Only a number is required: how many lines of the material contain the word "collection"?

▸ **Given information**:
———

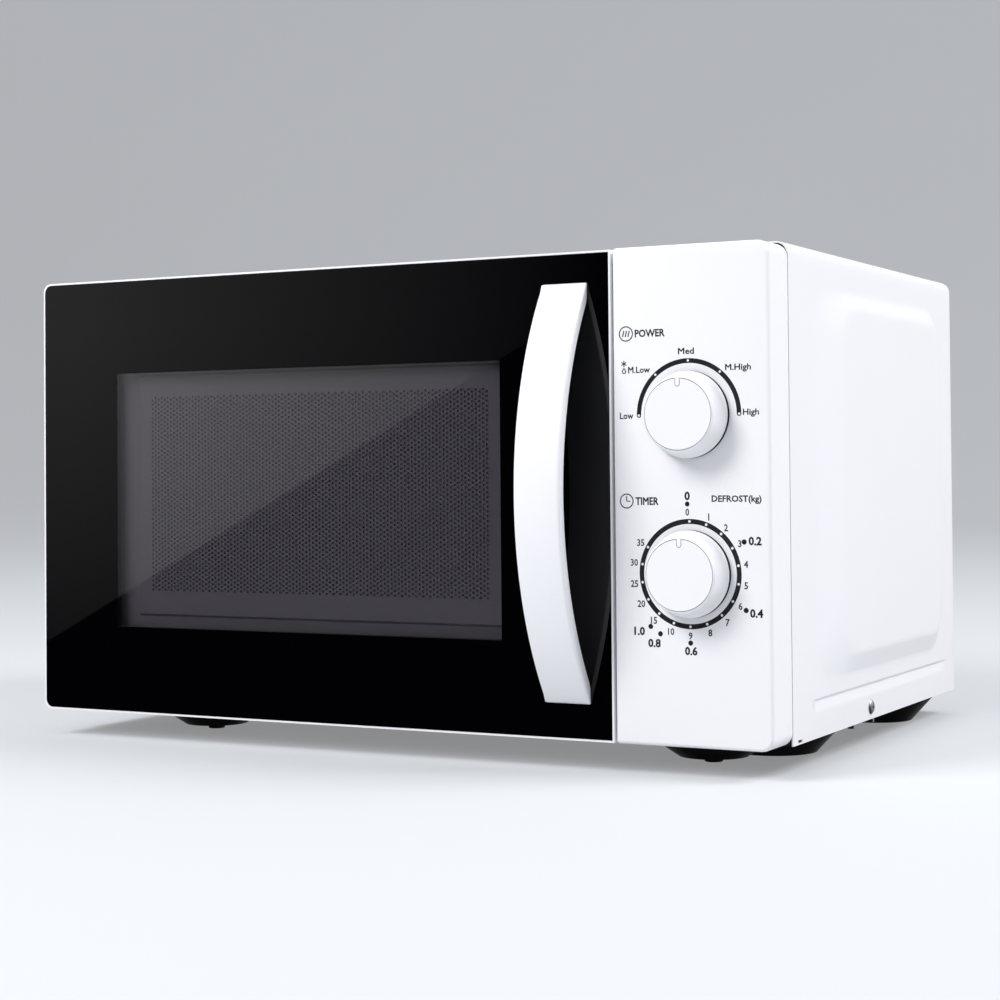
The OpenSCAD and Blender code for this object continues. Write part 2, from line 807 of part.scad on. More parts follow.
module control_panel() {
    r = 8.5;
    inner_r = r - panel_wall;
    lo = [panel_left, panel_z[0]];
    hi = [half_w, panel_z[1]];
    mid = panel_left + 20;
    color("white") place() difference() {
        along_y(0, panel_depth) {
            round_rect([mid, lo.y], hi, r);
            round_rect(lo, [mid + 20, hi.y], 1.5);
        }
        along_y(panel_wall, panel_depth + 1) {
            round_rect([mid, lo.y + panel_wall], [hi.x - panel_wall, hi.y - panel_wall], inner_r);
            translate([lo.x + panel_wall, lo.y + panel_wall])
                square([30, hi.y - lo.y - 2 * panel_wall]);
        }
        for (z = [power_z, timer_z]) rod_y([knob_x, -1, z], 4.5, 5);
    }
}

// A shaft with a flat on the end that carries the knob
module control_shaft(z) {
    front = -knob_out + 3.5;
    color("silver") place() difference() {
        rod_y([knob_x, front, z], shaft_r, 40);
        block([knob_x - 4, front - 1, z - 4], [knob_x + 4, -1, z - 1.7]);
    }
}

// A knob as a hollow cup with a hub; its pointer tab is cut free at the top of the face
module control_knob(z) {
    rim_y = 0.8;
    edge = 3.2;
    front_r = knob_face_r + 1.2;
    wall = 2;
    recess = 0.5;
    tab_w = 2;
    tab_len = 4;
    color("white") place() translate([knob_x, 0, z]) difference() {
        rotate([90, 0, 0]) difference() {
            rotate_extrude() polygon([
                [0, knob_out], [front_r - 1, knob_out], [front_r, knob_out - 0.5],
                [front_r + 0.7, knob_out - edge], [knob_r - 0.8, 3.5], [knob_r, rim_y],
                [knob_r - wall, rim_y], [knob_face_r - 0.5, knob_out - 3], [6, knob_out - 3],
                [6, 1], [0, 1]
            ]);
            // the face is a shallow recess with the pointer tab left standing
            difference() {
                translate([0, 0, knob_out - recess]) cylinder(r = knob_face_r, h = 1);
                block([-tab_w / 2, knob_face_r - tab_len, knob_out - 1],
                      [tab_w / 2, knob_face_r + 1, knob_out + 2]);
            }
        }
        // blind hole with a flat that fits the shaft
        difference() {
            rod_y([0, -knob_out + 3.4, 0], shaft_r + fit, knob_out);
            block([-4, -knob_out, -4], [4, 2, -1.7 - fit]);
        }
    }
}

module timer_unit() {
    half = 28;
    color("silver") place() difference() {
        union() {
            block([knob_x - half, 6, timer_z - half], [knob_x + half, 44, timer_z + half]);
            block([knob_x - 32, panel_wall, timer_z - 8], [knob_x + 32, 6, timer_z + 8]);
        }
        rod_y([knob_x, 0, timer_z], shaft_r + fit, 32);
    }
}

module timer_bell() {
    color("gold") place() translate([knob_x, 44, timer_z]) rotate([-90, 0, 0]) {
        cylinder(r = 2.5, h = 13);
        rotate_extrude() polygon([
            [0, 12], [0, 13], [12, 12], [18, 8.5], [20, 3], [19, 3], [17.2, 8], [11.6, 11]
        ]);
    }
}

module power_selector() {
    half = 23;
    color("silver") place() difference() {
        union() {
            block([knob_x - half, 6, power_z - half], [knob_x + half, 34, power_z + half]);
            block([knob_x - 32, panel_wall, power_z - 8], [knob_x + 32, 6, power_z + 8]);
        }
        rod_y([knob_x, 0, power_z], shaft_r + fit, 32);
    }
}

// ---- door ----

// A hinge arm that reaches out of the front plate, with its pin pointing into the door
module hinge(arm_z, pin_from, flange_z) {
    color("silver") place() {
        block([hinge_x - hinge_arm_r, hinge_y, arm_z],
              [hinge_x + hinge_arm_r, hinge_back, arm_z + hinge_arm_t]);
        rod_z([hinge_x, hinge_y, arm_z], hinge_arm_r, hinge_arm_t);
        rod_z([hinge_x, hinge_y, pin_from], pin_r, pin_len);
        block([hinge_x - 6.5, cover_front + sheet, flange_z[0]],
              [hinge_x + 26, hinge_back, flange_z[1]]);
    }
}

// The door's outline seen from the front, smaller by a margin
module door_outline(margin) {
    left = door_left + margin;
    right = door_right - margin;
    lo = door_z[0] + margin;
    hi = door_z[1] - margin;
    round_rect([left, lo], [left + 60, hi], door_corner_r - margin * 0.6);
    translate([left + 40, lo]) square([right - left - 40, hi - lo]);
}

// Trims whatever lies behind the hinge pins' line back to a round edge
module hinge_edge_cut() {
    difference() {
        block([door_left - 5, hinge_y, -5], [hinge_x, door_t + 5, 250]);
        rod_z([hinge_x, hinge_y, -6], swing_r, 260);
    }
}

// The room that the fixed hinge arms sweep while the door turns round them
module hinge_arm_room() {
    for (z = hinge_arm_z)
        block([door_left - 5, hinge_y - 8, z - 0.7], [hinge_x + 7, door_t + 5, z + hinge_arm_t + 0.7]);
}

module door_frame() {
    ledge = [14, 32, 12];                // width of the ledge: left, right, top and bottom
    boss_r = 6.2;
    color("white") place() difference() {
        union() {
            difference() {
                along_y(0.2, door_t) door_outline(0);
                along_y(-1, ledge_y[0]) door_outline(rim - 0.1);
                along_y(ledge_y[1], door_t + 1) door_outline(door_wall);
                along_y(-1, ledge_y[1] + 1)
                    round_rect([door_left + ledge[0], door_z[0] + ledge[2]],
                               [door_right - ledge[1], door_z[1] - ledge[2]], 6);
            }
            // hinge bosses under the upper arm and over the lower arm
            rod_z([hinge_x, hinge_y, hinge_arm_z[0] + hinge_arm_t + 0.8], boss_r, 20);
            rod_z([hinge_x, hinge_y, hinge_arm_z[1] - 0.8 - 20], boss_r, 20);
            for (z = [hinge_arm_z[0] + hinge_arm_t + 0.8, hinge_arm_z[1] - 20.8])
                block([hinge_x - 6, ledge_y[1] - 0.2, z], [hinge_x + 3, hinge_y, z + 20]);
            // guides on both sides of the latch bar
            for (z = [100, 150], x = [latch_x[0] - 2.3, latch_x[1] + 0.3])
                block([x, ledge_y[1] - 0.2, z], [x + 2, 19, z + 14]);
            // post that the latch spring hangs on
            block([latch_x[0] + 1, ledge_y[1] - 0.2, 38], [latch_x[1] - 1, 18, 41]);
        }
        hinge_edge_cut();
        hinge_arm_room();
        rod_z([hinge_x, hinge_y, 10], pin_r + fit, 28);
        rod_z([hinge_x, hinge_y, 205], pin_r + fit, 28);
        for (s = [-1, 1]) rod_y([handle_x, 0, handle_z + s * handle_boss_z], boss_hole_r, 10);
    }
}

module door_glass() {
    color([0.05, 0.05, 0.06]) place() difference() {
        along_y(0, glass_t) door_outline(rim);
        for (s = [-1, 1]) rod_y([handle_x, -1, handle_z + s * handle_boss_z], boss_hole_r, 6);
    }
}

module door_screen() {
    slot_pitch = 18;
    rim_w = 15;
    lo = screen_lo;
    hi = screen_hi;
    color("gray") place() difference() {
        block([lo.x, screen_y, lo.y], [hi.x, choke_y + sheet, hi.y]);
        // hollow of the channel and of the window
        block([lo.x + sheet, screen_y + sheet, lo.y + sheet], [hi.x - sheet, choke_y, hi.y - sheet]);
        block([lo.x + rim_w, choke_y - 1, lo.y + rim_w], [hi.x - rim_w, choke_y + 2, hi.y - rim_w]);
        // comb of slots round the channel
        for (x = [lo.x + 20 : slot_pitch : hi.x - 20], z = [lo.y + 3, hi.y - rim_w - 1])
            block([x, choke_y - 1, z], [x + 3, choke_y + 2, z + 13]);
        for (z = [lo.y + 20 : slot_pitch : hi.y - 20], x = [lo.x + 3, hi.x - rim_w - 1])
            block([x, choke_y - 1, z], [x + 13, choke_y + 2, z + 3]);
    }
}

module inner_window() {
    color("lightblue", 0.3) place()
        block([-176, screen_y + sheet, 40], [88, screen_y + sheet + 1, 202]);
}

module choke_cover() {
    y = [choke_y + sheet + 0.4, choke_y + sheet + 2.6];
    hinge_gap = hinge_x + 8;
    color([0.15, 0.15, 0.16]) place() difference() {
        along_y(y[0], y[1]) door_outline(door_wall + 0.3);
        along_y(y[0] - 1, y[1] + 1) round_rect([-180, 36], [92, 206], 8);
        hook_slots(y[0] - 1, 5);
        for (z = [-1, hinge_arm_z[1] - 22])
            block([door_left, y[0] - 1, z], [hinge_gap, y[1] + 1, z + 40]);
        hinge_edge_cut();
    }
}

module door_handle() {
    inner_r = handle_r - handle_t;
    arc_y = handle_r - handle_out;       // the bow's centre lies this far behind the glass
    color("white") place() difference() {
        union() {
            intersection() {
                translate([handle_x - handle_w / 2, arc_y, handle_z]) difference() {
                    rod_x([0, 0, 0], handle_r, handle_w, $fn = 180);
                    rod_x([-1, 0, 0], inner_r, handle_w + 2, $fn = 180);
                }
                block([handle_x - 20, -50, handle_z - handle_end_z],
                      [handle_x + 20, 0, handle_z + handle_end_z]);
            }
            for (s = [-1, 1]) rod_y([handle_x, -0.5, handle_z + s * handle_boss_z], 4.5, 5.9);
        }
        for (s = [-1, 1]) rod_y([handle_x, -3, handle_z + s * handle_boss_z], 1.75, 12);
    }
}

module handle_screws() {
    color("silver") place()
        for (s = [-1, 1])
            translate([handle_x, ledge_y[1], handle_z + s * handle_boss_z]) rotate([-90, 0, 0])
                pan_screw(5.2, 1.3, 1.7, 8);
}

module latch_hook() {
    bar_y = [12, 18];
    bar_z = [62, 204];
    color("white") place() {
        block([latch_x[0], bar_y[0], bar_z[0]], [latch_x[1], bar_y[1], bar_z[1]]);
        for (z = hook_z) {
            block([latch_x[0], bar_y[1] - 1, z], [latch_x[1], hook_tip_y, z + hook_h]);
            block([latch_x[0], hook_tip_y - 5.5, z - hook_drop], [latch_x[1], hook_tip_y, z + 1]);
        }
    }
}

// A coil as a tube swept along a helix about Z
module coil(radius, wire_r, height, turns) {
    steps = 12;
    sides = 6;
    count = turns * steps;
    rings = [for (i = [0 : count]) [for (j = [0 : sides - 1])
        let (turn = 360 * i / steps, side = 360 * j / sides, reach = radius + wire_r * cos(side))
            [reach * cos(turn), reach * sin(turn), height * i / count + wire_r * sin(side)]]];
    skin = [for (i = [0 : count - 1], j = [0 : sides - 1])
        let (k = (j + 1) % sides)
            [i * sides + j, i * sides + k, (i + 1) * sides + k, (i + 1) * sides + j]];
    ends = [[for (j = [0 : sides - 1]) sides - 1 - j], [for (j = [0 : sides - 1]) count * sides + j]];
    polyhedron([for (r = rings, p = r) p], concat([for (f = skin) [f[3], f[2], f[1], f[0]]],
        [for (f = ends) [for (n = [sides - 1 : -1 : 0]) f[n]]]), convexity = 10);
}

module latch_spring() {
    low = 42;
    color("silver") place() translate([(latch_x[0] + latch_x[1]) / 2, 15, low + 0.5])
        coil(2.6, 0.4, 18.4, 9);
}

cabinet_cover();
base_plate();
back_plate();
front_feet();
cabinet_screws();
front_plate();
cavity_box();
waveguide();
waveguide_cover();
interlock_bracket();
lock_switch(plungers_at[0]);  // primary_switch
lock_switch(plungers_at[1]);  // secondary_switch
lock_switch(plungers_at[2]);  // monitor_switch
lock_plunger(plungers_at[0]);  // primary_plunger
lock_plunger(plungers_at[1]);  // secondary_plunger
lock_plunger(plungers_at[2]);  // monitor_plunger
magnetron_yoke();
magnetron_core();
magnetron_filter_box();
thermal_cutout();
transformer_core();
transformer_windings();
chassis_screws();
capacitor();
capacitor_clamp();
high_voltage_diode();
noise_filter_board();
cord_gland();
fan_shroud();
fan_motor();
fan_rotor();
fan_blade();
oven_lamp();
lamp_holder();
turntable_motor();
turntable_coupler();
glass_tray();
roller_ring();
roller(0);  // roller_1
roller(120);  // roller_2
roller(240);  // roller_3
control_panel();
timer_unit();
timer_bell();
control_shaft(timer_z);  // timer_shaft
control_knob(timer_z);  // timer_knob
power_selector();
control_shaft(power_z);  // power_shaft
control_knob(power_z);  // power_knob
hinge(hinge_arm_z[1], hinge_arm_z[1] - pin_len + 1, [222.5, 240]);  // upper_hinge
hinge(hinge_arm_z[0], hinge_arm_z[0] + hinge_arm_t - 1, [13, 20.5]);  // lower_hinge
door_frame();
door_glass();
door_screen();
inner_window();
choke_cover();
door_handle();
handle_screws();
latch_hook();
latch_spring();
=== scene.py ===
"""A countertop microwave oven with a glass door and two rotary controls, finished for show.

Places inside the script are in millimetres from the glass face (y = 0) and the cabinet's lower
edge (z = 0), with x from the middle; at() turns them into the shared frame in metres.
"""
import bpy
import bmesh
import json
import math
from mathutils import Matrix, Vector


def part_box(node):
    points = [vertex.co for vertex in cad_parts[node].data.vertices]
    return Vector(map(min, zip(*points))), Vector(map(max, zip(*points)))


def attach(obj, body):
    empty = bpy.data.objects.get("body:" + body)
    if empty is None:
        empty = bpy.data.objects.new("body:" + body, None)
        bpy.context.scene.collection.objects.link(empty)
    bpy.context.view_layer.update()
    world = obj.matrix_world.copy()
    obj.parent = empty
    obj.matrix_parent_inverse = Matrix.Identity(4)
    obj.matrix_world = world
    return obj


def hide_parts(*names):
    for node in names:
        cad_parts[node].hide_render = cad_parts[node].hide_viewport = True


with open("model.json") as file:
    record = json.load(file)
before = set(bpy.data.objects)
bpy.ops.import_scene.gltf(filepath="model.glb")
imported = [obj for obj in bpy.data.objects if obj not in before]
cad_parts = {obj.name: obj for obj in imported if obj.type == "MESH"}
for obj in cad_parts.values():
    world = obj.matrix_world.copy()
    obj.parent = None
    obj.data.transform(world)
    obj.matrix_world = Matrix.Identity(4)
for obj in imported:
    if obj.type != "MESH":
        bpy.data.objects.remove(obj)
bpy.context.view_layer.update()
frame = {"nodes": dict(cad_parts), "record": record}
record = frame["record"]
FINISH_OF = {s["node"]: s["material_slot"] for s in record["subparts"]}
BODY_OF = {n: body for body, names in record["behaviour"]["bodies"].items() for n in names}

MM = 0.001
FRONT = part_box("door_glass")[0].y
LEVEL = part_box("cabinet_cover")[0].z


def at(x, y, z):
    return Vector((x * MM, FRONT + y * MM, LEVEL + z * MM))


# ---------------------------------------------------------------- mesh making


def show(name, data):
    """Puts a mesh, curve, lamp or camera in the scene."""
    piece = bpy.data.objects.new(name, data)
    bpy.context.scene.collection.objects.link(piece)
    return piece


def mend(piece, turn_out=True, gap=1e-6):
    """Merges doubled points and, on a closed shape, turns every face outwards."""
    bm = bmesh.new()
    bm.from_mesh(piece.data)
    bmesh.ops.remove_doubles(bm, verts=bm.verts, dist=gap)
    bmesh.ops.dissolve_degenerate(bm, edges=bm.edges, dist=gap)
    if turn_out:
        bmesh.ops.recalc_face_normals(bm, faces=bm.faces)
    bm.to_mesh(piece.data)
    bm.free()
    return piece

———

▸ **Result of the exercise**: 2